The motion for a new trial can not be granted on the second ground. The complaint here is, that illegal evidence was admitted to show the contract between Davis and the Allisons, in regard to his advance to them of five hundred dollars, the amount of which he was to receive in goods at cost. This evidence was introduced by the defendants to rebut and explain the evidence of a partnership given by the plaintiffs. The terms of the contract were repeated by the parties in the presence of the witness, before one of the Allisons, who purchased the goods, left Laporte for that purpose. Now, it is true this contract was made without the knowledge of the plaintiffs, but, in this respect, it stands upon the same footing as the evidence to prove a partnership. And as they had no knowledge of the one, they can complain of no surprise as to the other. In every view the evidence to prove this contract was legal. Whether it was fraudulently entered into or not, was a matter for the jury.

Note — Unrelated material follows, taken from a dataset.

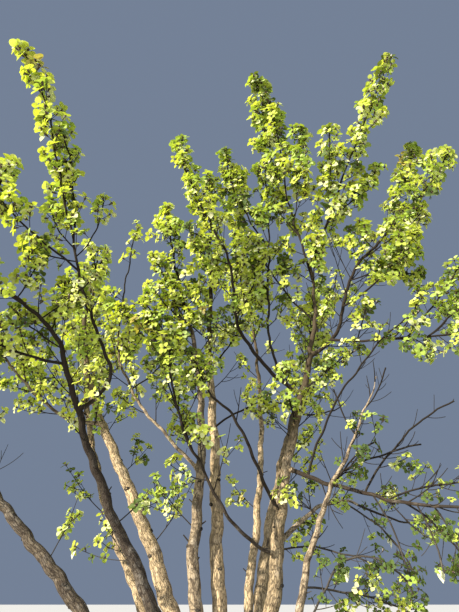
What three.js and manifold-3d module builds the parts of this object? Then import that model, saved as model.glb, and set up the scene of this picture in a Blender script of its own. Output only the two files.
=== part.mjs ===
// Handkerchief tree: ten stems that lean out of one root crown, the main boughs that
// leave them, and the masses of young foliage that the boughs and stems end in.
// Millimetres, +Z up. The origin is the middle of the flat cut at ground level, +X is the
// right of the front view and +Y points away from the viewer.
//
// Every limb and every mass grows by one rule. It starts on the ground, or at a distance
// along the limb that carries it, and runs for its length while its heading and its rise
// change evenly from each value in its row to the next. Headings are degrees round +Z from
// +X, so 90 is away from the viewer and 180 is left. Rises are degrees above level.

import * as THREE from 'three';
import { mergeVertices } from 'three/addons/utils/BufferGeometryUtils.js';
import Module from 'manifold-3d';

const wasm = await Module();
wasm.setup();

// Driving dimensions of the limbs
const GAP = 0.3;
const CROWN_TOP = 350;
const FLARE = 0.6;
const FLARE_HEIGHT = 130;
const FLARE_RINGS = [-150, 0, 120, 370];
const STEM_RING_SPACING = 500;
const BOUGH_RING_SPACING = 330;
const SHOOT_RING_SPACING = 480;
const STEM_SIDES = 8;
const BOUGH_SIDES = 6;
const SHOOT_SIDES = 3;
const GROWTH_STEPS = 24;

// Root crown: a low mound that joins the feet, and a buttress on the outside of each stem
const MOUND = { radius: 430, height: 170, sides: 12, rings: 4 };
const BUTTRESS = {
  reach: 330, rootRadius: 75, endRadius: 28, startHeight: 150, endHeight: -20, sides: 4,
};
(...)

That the weight of evidence, as to the proof of partnership, was with the plaintiffs, must be admitted. At least this is my view on the subject. But the preponderance is not such as to authorize the court to set aside the verdict and give a new trial. To ■ authorize this it is not enough that the court differ, in their opinion of the evidence, from the jury. There was some impeachment of two or three of the witnesses, from the facts proved, and the circumstances of the case. The jury had the facts fully before them, and gave such weight to the witnesses as they believed them to be entitled to. Under all the circumstances we are not convinced that the rules of law, and the purposes of justice, require a new trial, and the motion is overruled.